一方で「2Energy」はこの問題を解決するため、カフェインと同じく脳を活性化させる働きが認められた、Zynamite®と呼ばれる物質を使用しています。
カフェインの過剰摂取で生じやすい、血圧の増加や動機といった副作用も見られないことから、Zynamite®は安全なカフェインの代替品として捉えられているのです出典[11]。
糖類やカフェインを避けつつ、エナジードリンクの効果を得たい方には「2Energy」の使用がおすすめです。
1日1本までを目安に
カフェインや糖類を含まないエナジードリンクにも、人工甘味料は含まれています。先程の「2Energy」にもスクラロースの含有が確認されています。

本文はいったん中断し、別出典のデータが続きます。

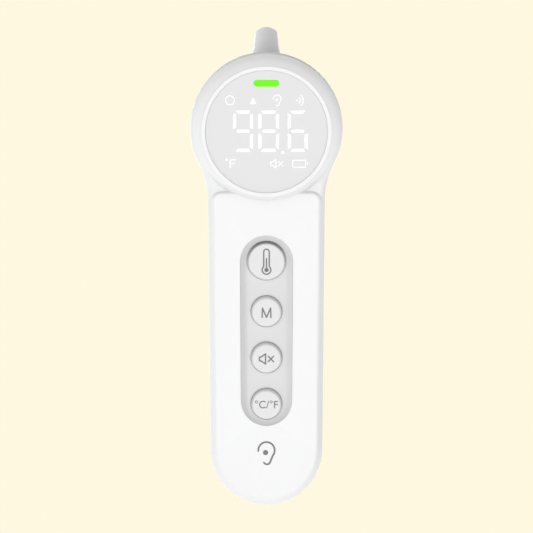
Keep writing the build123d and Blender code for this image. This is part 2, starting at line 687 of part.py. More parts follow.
# ---------------------------------------------------------------- main board and what it carries
with BuildPart() as main_board:
    with BuildSketch(face_at(BOARD_BACK)):
        with Locations((0, (BOARD_BOTTOM_Z + BOARD_TOP_Z) / 2)):
            RectangleRounded(2 * BOARD_HALF_WIDTH, BOARD_TOP_Z - BOARD_BOTTOM_Z, 3.0)
        with Locations(*board_screw_points):
            Circle(BOARD_BOSS_HOLE_R + 0.1, mode=Mode.SUBTRACT)
    extrude(amount=BOARD_BACK - BOARD_FRONT)
save(main_board.part, "main_board")

block("controller_chip", (-10.0, -3.0), (BOARD_BACK, 11.0), (76.0, 83.0))
block("wireless_module", (3.0, 10.5), (BOARD_BACK, 11.4), (77.0, 86.0))

BUZZER_Z = 18.8
BUZZER_R = 4.25
BUZZER_HEIGHT = 4.0
BUZZER_VENT_R = 0.9
BUZZER_VENT_DEPTH = 1.5

with BuildPart() as buzzer:
    with BuildSketch(face_at(BOARD_FRONT)):
        with Locations((0, BUZZER_Z)):
            Circle(BUZZER_R)
    extrude(amount=BUZZER_HEIGHT)
    with BuildSketch(face_at(BOARD_FRONT - BUZZER_HEIGHT)):
        with Locations((0, BUZZER_Z)):
            Circle(BUZZER_VENT_R)
    extrude(amount=-BUZZER_VENT_DEPTH, mode=Mode.SUBTRACT)
save(buzzer.part, "buzzer")

# ---------------------------------------------------------------- cells and contacts
POSITIVE_TOP = BAY_TOP_Z - CONTACT_THICKNESS
POSITIVE_BOTTOM = BAY_BOTTOM_Z + CONTACT_THICKNESS
SPRING_WIRE_R = 0.3
SPRING_COIL_R = 2.6
SPRING_TURNS = 4
SPRING_SPACE = POSITIVE_TOP - POSITIVE_BOTTOM - CELL_LENGTH
NUB_R = 1.9
CELL_EDGE_R = 0.5
CONTACT_WIDTH = 8.4
BRIDGE_WIDTH = 20.0
TAG_WIDTH = 1.8
TAG_LENGTH = 3.0


def battery_cell(name, x, nub_z, direction):
    """An AAA cell on a vertical axis, its nub at nub_z and its body running the other way."""
    base = Plane(origin=(x, FRONT_Y + CELL_DEPTH, nub_z), z_dir=(0, 0, direction))
    with BuildPart() as cell:
        with BuildSketch(base.offset(-CELL_LENGTH)):
            Circle(CELL_R)
        extrude(amount=CELL_LENGTH - CELL_NUB)
        ends = cell.edges().filter_by(GeomType.CIRCLE)
        fillet(ends, CELL_EDGE_R)
        with BuildSketch(base):
            Circle(NUB_R)
        extrude(amount=-CELL_NUB - 0.2)
    save(cell.part, name)


def spring_contact(name, x, lowest_z):
    """A coiled negative contact between its plate and the cell."""
    base = Plane(origin=(x, FRONT_Y + CELL_DEPTH, lowest_z))
    height = SPRING_SPACE - 2 * SPRING_WIRE_R
    with BuildPart() as spring:
        with BuildLine(base.offset(SPRING_WIRE_R)) as coil:
            Helix(pitch=height / SPRING_TURNS, height=height, radius=SPRING_COIL_R)
        with BuildSketch(Plane(origin=coil.line @ 0, z_dir=coil.line % 0)):
            Circle(SPRING_WIRE_R)
        sweep(is_frenet=True)
    save(spring.part, name)


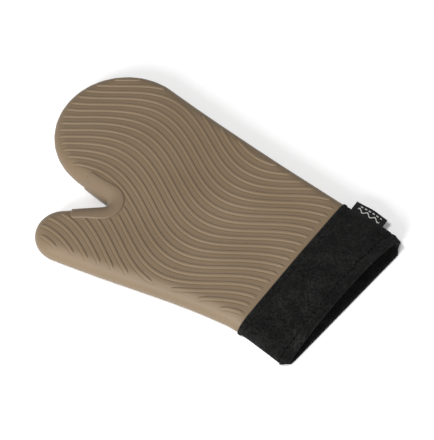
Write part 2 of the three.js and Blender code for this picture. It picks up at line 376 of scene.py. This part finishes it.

やはりエナジードリンク特有の味わいを出すためには、何らかの甘味料が必要ということですね。
人工甘味料の摂りすぎもまた、腸内環境の悪化を通して肥満や動脈硬化のリスクを高めます。カロリーがないからといって、1日に4本も5本も飲むようなやり方は避けましょう。
妊活への影響を抑えつつエナジードリンクを飲む場合には、やはり1日1本までを目安にすべきです。カフェインの少ないものが望ましいものの、一般的な高カフェインのものを飲む場合には、睡眠への影響が出ない日中の摂取を心掛けましょう。
水分補給の感覚でエナジードリンクを飲んでいるような方は、まず炭酸水への移行をおすすめします。甘さは感じられないものの、エナジードリンクの炭酸ガスに似た刺激が得られるため、カフェイン、糖類、人工甘味料をストレスなく抑えやすいでしょう。
ほかの飲み物での代替も検討しよう
エナジードリンクの疲労の軽減や眠気覚ましの効果を期待している場合、カフェインフリーのエナジードリンクでは意味がないと感じるかもしれません。
エナジードリンクによる効果を目的に飲み続けていた方の場合は、同様の効果を得られるドリンクでの代替を検討する必要があるでしょう。
たとえばカフェインを摂りたい場合には、コーヒーや緑茶、紅茶からの摂取をおすすめします。とくにコーヒーはエナジードリンクよりも安価で購入でき、高濃度にカフェインが含まれています。
ブラックで飲めば肥満のリスクも抑えられるほか、脂肪燃焼のサポートに役立つポリフェノール「クロロゲン酸」も同時に摂取できるため、妊活中の体重管理のサポートとしておすすめです。
また、エナジードリンクに含まれていることが多いアルギニンには血流改善効果があるため出典[12]、勃起力の向上に役立つのではと考える方もいるかもしれません。
ほかの飲料で血流改善効果を期待する場合には、ポリフェノールが豊富な緑茶や赤ワインなどの摂取がおすすめです。
とくに緑茶のカテキンにはエネルギー消費を高める効果もあり、カフェインとあわせて肥満の改善に高い効果を発揮することがわかっています出典[13]。妊活中の体づくりに、ぜひ緑茶を活用しましょう。
なお、緑茶やコーヒーのカフェインにも当然ながら睡眠への影響があるため、夕方以降の摂取を避けることを忘れずに。
まとめ
疲れの軽減や眠気覚ましに役立つエナジードリンクですが、妊活中は原則控えるべき飲料。糖質の摂りすぎによる血糖値スパイクや肥満、カフェインの摂りすぎによる睡眠不足は、テストステロンの減少、勃起力の低下、精子の量や質の低下など、妊活におけるさまざまな悪影響をもたらします。
妊活中、どうしてもエナジードリンクを飲みたい場合には、糖類あるいはカフェインを含まないものを選ぶとともに、人工甘味料の摂りすぎによる悪影響を避けるため、1日1本までに留めるようにしましょう。
エナジードリンクの味わいを捨てきれない場合には、似た刺激を得られる炭酸水の活用もおすすめです。眠気覚ましにはコーヒー、血流改善には緑茶、といった飲料への代替も検討しましょう。
妊娠の成立には女性と男性、両方の協力が重要です。体重管理や体質改善のため、エナジードリンクを飲む際には種類や量、タイミングに十分注意しましょう。